Cientistas como Robert Marsh, da Universidade de Southampton, alertam para o risco de uma diminuição das correntes que afetaria a agricultura e outros setores econômicos de diversas regiões.
Possíveis consequências de um enfraquecimento
A AMOC é parte de um sistema ainda maior, a circulação termohalina, que movimenta a água dos oceanos ao redor do planeta, transferindo calor das regiões tropicais para as mais frias.
A água quente, que se origina na África do Sul, viaja para o norte e libera calor ao chegar próximo à Groenlândia. Esse processo contribui para o aquecimento da região, tornando-a mais amena do que seria naturalmente.
Porém, o derretimento das geleiras, especialmente na Groenlândia, tem diluído a água salgada, essencial para que a corrente de resfriamento funcione de maneira adequada.
O enfraquecimento da AMOC poderia levar a um resfriamento maior da região, o que, em última instância, indicaria que o “buraco de aquecimento” não é um fenômeno isolado, mas sim um sinal de que algo está mudando na dinâmica das correntes oceânicas.
Possibilidade de um colapso total da AMOC
Embora o colapso total da AMOC seja considerado improvável por alguns cientistas, as consequências de um enfraquecimento contínuo são motivo de grande preocupação.
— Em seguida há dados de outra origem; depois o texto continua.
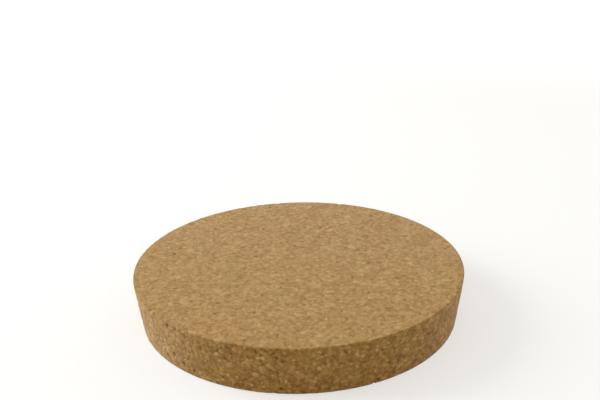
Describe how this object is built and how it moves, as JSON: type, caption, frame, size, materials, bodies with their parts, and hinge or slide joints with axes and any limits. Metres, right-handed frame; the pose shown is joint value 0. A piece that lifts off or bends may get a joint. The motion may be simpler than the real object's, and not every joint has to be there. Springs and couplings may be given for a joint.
{
  "type": "cork stopper",
  "caption": "Round tapered stopper of agglomerated cork, which plugs the wide mouth of a jar or canister.",
  "frame": {"origin": "centre of the narrow lower face, which the stopper stands on", "axes": "+Z along the axis of the taper, from the narrow face to the wide face; X and Y lie in the lower face"},
  "size_m": [0.1268, 0.1268, 0.019],
  "materials": {
    "cork": "matte"
  },
  "bodies": {
    "root": {"cork_stopper": "cork"}
  },
  "joints": []
}
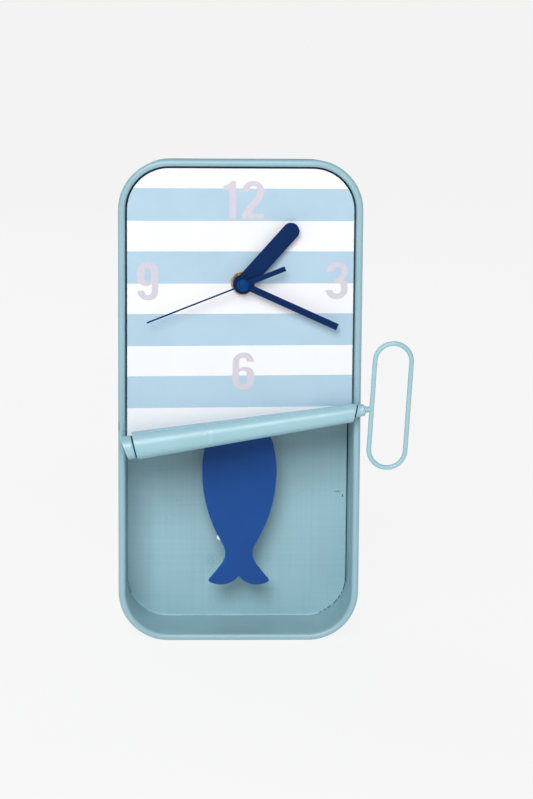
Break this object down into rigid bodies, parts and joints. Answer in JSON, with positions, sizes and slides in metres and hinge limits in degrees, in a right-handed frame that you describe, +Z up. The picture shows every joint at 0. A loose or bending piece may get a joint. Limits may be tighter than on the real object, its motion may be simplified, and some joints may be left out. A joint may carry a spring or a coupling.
{
  "type": "pendulum wall clock",
  "caption": "Sheet-metal wall clock shaped like an opened sardine tin: striped dial, rolled lid with a wire key, and a fish-shaped pendulum in the open tray.",
  "frame": {"origin": "centre of the nail hole, on the rear face of the back plate", "axes": "+X to the right and +Z up as the clock hangs, +Y into the wall"},
  "size_m": [0.1869, 0.0668, 0.31],
  "materials": {
    "teal_paint": "satin",
    "dial_print": "satin",
    "navy_paint": "satin",
    "blue_cap": "gloss",
    "brass": "machined",
    "fish_blue": "satin",
    "zinc_steel": "zinc plated",
    "black_rubber": "matte",
    "black_plastic": "matte",
    "battery_wrap": "gloss",
    "nickel_steel": "nickel plated",
    "board_green": "satin",
    "copper_winding": "enamelled",
    "white_plastic": "satin",
    "magnet_nickel": "plated"
  },
  "bodies": {
    "case": {"case_wall": "teal_paint", "back_plate": "teal_paint", "dial_plate": "dial_print", "dial_posts": "zinc_steel", "back_screws": "zinc_steel", "rolled_lid": "teal_paint", "lid_core": "teal_paint", "lid_saddles": "teal_paint", "brass_washer": "brass", "brass_nut": "brass", "mounting_gasket": "black_rubber", "threaded_neck": "brass", "movement_case": "black_plastic", "movement_cover": "black_plastic", "battery": "battery_wrap", "battery_contacts": "nickel_steel", "circuit_board": "board_green", "stepper_coil": "copper_winding", "coil_core": "zinc_steel", "stator": "zinc_steel", "train_pins": "nickel_steel", "pendulum_coil": "copper_winding", "pivot_pin": "nickel_steel"},
    "key": {"key": "teal_paint"},
    "pendulum": {"swing_arm": "white_plastic", "arm_magnet": "magnet_nickel", "pendulum_rod": "brass", "fish": "fish_blue"},
    "second": {"second_wheel": "white_plastic", "second_hand": "navy_paint", "second_hand_cap": "blue_cap"},
    "third": {"third_wheel": "white_plastic"},
    "centre": {"centre_wheel": "white_plastic"},
    "intermediate": {"intermediate_wheel": "white_plastic"},
    "rotor": {"rotor": "white_plastic"},
    "minute": {"minute_pipe": "brass", "minute_hand": "navy_paint"},
    "motion": {"motion_wheel": "white_plastic"},
    "hour": {"hour_wheel": "white_plastic", "hour_hand": "navy_paint"},
    "knob": {"setting_knob": "white_plastic"}
  },
  "joints": [
    {"name": "pendulum_swing", "type": "hinge", "parent": "case", "child": "pendulum", "pos_m": [0.0007, -0.0228, -0.094], "axis": [0, 1, 0], "range_deg": [-8, 8]},
    {"name": "key_turn", "type": "hinge", "parent": "case", "child": "key", "pos_m": [0.07902, -0.05365, -0.13158], "axis": [-0.9873, -0.0231, -0.1573], "range_deg": [-40, 180]},
    {"name": "second_turn", "type": "hinge", "parent": "case", "child": "second", "pos_m": [0.0015, -0.0358, -0.052], "axis": [0, 1, 0], "continuous": true},
    {"name": "third_turn", "type": "hinge", "parent": "case", "child": "third", "pos_m": [0.0123, -0.0358, -0.052], "axis": [0, 1, 0], "continuous": true},
    {"name": "centre_turn", "type": "hinge", "parent": "case", "child": "centre", "pos_m": [0.0015, -0.0358, -0.052], "axis": [0, 1, 0], "continuous": true},
    {"name": "intermediate_turn", "type": "hinge", "parent": "case", "child": "intermediate", "pos_m": [-0.00785, -0.0358, -0.0466], "axis": [0, 1, 0], "continuous": true},
    {"name": "rotor_turn", "type": "hinge", "parent": "case", "child": "rotor", "pos_m": [-0.01625, -0.0358, -0.0466], "axis": [0, 1, 0], "continuous": true},
    {"name": "minute_turn", "type": "hinge", "parent": "case", "child": "minute", "pos_m": [0.0015, -0.0358, -0.052], "axis": [0, 1, 0], "continuous": true},
    {"name": "motion_turn", "type": "hinge", "parent": "case", "child": "motion", "pos_m": [0.0015, -0.0358, -0.0604], "axis": [0, 1, 0], "continuous": true},
    {"name": "hour_turn", "type": "hinge", "parent": "case", "child": "hour", "pos_m": [0.0015, -0.0358, -0.052], "axis": [0, 1, 0], "continuous": true},
    {"name": "knob_turn", "type": "hinge", "parent": "case", "child": "knob", "pos_m": [-0.00444, -0.0358, -0.06634], "axis": [0, 1, 0], "continuous": true}
  ],
  "couplings": [
    {"joint": "third_turn", "follows": "second_turn", "ratio": -0.125},
    {"joint": "centre_turn", "follows": "second_turn", "ratio": 0.016667},
    {"joint": "intermediate_turn", "follows": "second_turn", "ratio": -5},
    {"joint": "rotor_turn", "follows": "second_turn", "ratio": 30},
    {"joint": "motion_turn", "follows": "minute_turn", "ratio": -0.33333},
    {"joint": "hour_turn", "follows": "minute_turn", "ratio": 0.083333},
    {"joint": "knob_turn", "follows": "minute_turn", "ratio": 1}
  ]
}
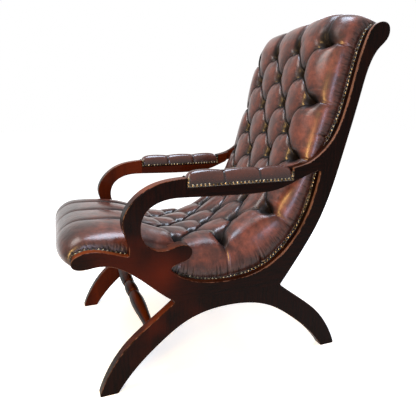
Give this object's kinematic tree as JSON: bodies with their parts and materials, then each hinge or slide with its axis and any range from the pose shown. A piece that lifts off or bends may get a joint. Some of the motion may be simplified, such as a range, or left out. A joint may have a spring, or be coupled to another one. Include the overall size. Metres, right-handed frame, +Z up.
{
  "type": "leather library armchair",
  "caption": "Show-wood library armchair with a reclined scroll back, deep-buttoned leather seat and back, padded scroll arms and arched side legs.",
  "frame": {"origin": "centre of the chair's footprint on the floor, at the bottom centre of its bounding box", "axes": "+Z up, -Y towards the front of the seat, +X towards the sitter's left"},
  "size_m": [0.6096, 0.9478, 1.0355],
  "materials": {
    "dark_wood": "satin polish over red-brown mahogany",
    "antiqued_leather": "glossy antiqued hide",
    "nail_brass": "aged, softly polished",
    "stuffing": "hair and cotton wadding",
    "webbing": "woven jute",
    "black_lining": "plain black cloth",
    "dowel_wood": "plain beech"
  },
  "bodies": {
    "root": {"arm_pad_buttons_left": "antiqued_leather", "arm_pad_buttons_right": "antiqued_leather", "arm_pad_filling_left": "stuffing", "arm_pad_filling_right": "stuffing", "arm_pad_leather_left": "antiqued_leather", "arm_pad_leather_right": "antiqued_leather", "arm_pad_nails_left": "nail_brass", "arm_pad_nails_right": "nail_brass", "arm_rest_left": "dark_wood", "arm_rest_right": "dark_wood", "arm_scroll_left": "dark_wood", "arm_scroll_right": "dark_wood", "back_post_left": "dark_wood", "back_post_right": "dark_wood", "bottom_lining": "black_lining", "edge_nails_left": "nail_brass", "edge_nails_right": "nail_brass", "frame_dowels": "dowel_wood", "front_cross_rail": "dark_wood", "front_leg_left": "dark_wood", "front_leg_right": "dark_wood", "front_stretcher": "dark_wood", "lower_back_cross_rail": "dark_wood", "outside_back_leather": "antiqued_leather", "rear_leg_left": "dark_wood", "rear_leg_right": "dark_wood", "rear_stretcher": "dark_wood", "seat_back_leather": "antiqued_leather", "seat_back_stuffing": "stuffing", "seat_rail_left": "dark_wood", "seat_rail_right": "dark_wood", "top_cross_rail": "dark_wood", "tuft_buttons": "antiqued_leather", "webbing_straps": "webbing"}
  },
  "joints": []
}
Mesmo que a AMOC não pare completamente, uma diminuição em sua força poderia alterar drasticamente o clima global. Modelos climáticos apontam que, se a força da AMOC diminuir em até 50%, isso resultaria em temperaturas mais baixas na Europa, elevação do nível do mar nas costas dos EUA e mudanças nos padrões climáticos em várias regiões do planeta.
O que podemos esperar?
Se a AMOC continuar enfraquecendo, o resfriamento do Atlântico Norte poderá afetar as tempestades e a distribuição dos ventos. Embora isso não resulte diretamente em um resfriamento nas costas dos EUA, pode haver uma mudança no vórtice polar do Ártico, que poderia permitir a invasão de massas de ar gelado nos EUA, especialmente no inverno. Isso, por sua vez, poderia aumentar a frequência e intensidade das tempestades de inverno.
Além disso, o nível do mar nas costas do Atlântico Norte poderia aumentar devido à redistribuição das águas do oceano, uma vez que as correntes mais fracas não conseguiriam manter a água afastada da costa, como acontece atualmente.
O impacto das mudanças na AMOC não se limita às áreas próximas ao Atlântico Norte. Nos trópicos, um Atlântico Norte mais frio poderia alterar o equilíbrio de energia do planeta, deslocando a Zona de Convergência Intertropical (ZCIT) para o sul.
Essa zona é crucial para a formação das monções, que regulam as estações chuvosas e secas em várias regiões do mundo, incluindo América do Sul, África Ocidental e Ásia.
Caso a ZCIT se mova para o sul, a mudança nas monções poderia afetar gravemente a agricultura em regiões dependentes de chuvas regulares. Isso poderia gerar longos períodos de seca, especialmente em áreas como a África Subsaariana, onde milhões de pessoas dependem da agricultura sazonal para sobreviver.
Impactos ambientais
Além de prejudicar a agricultura, as mudanças nas monções poderiam afetar diretamente a floresta amazônica, uma das maiores reservas de biodiversidade do planeta.
O deslocamento da ZCIT causaria uma precipitação desbalanceada, com o norte da Amazônia enfrentando secas mais intensas e o sul recebendo mais chuvas. Esse desequilíbrio poderia afetar a saúde do ecossistema, resultando em danos irreversíveis à biodiversidade local e global.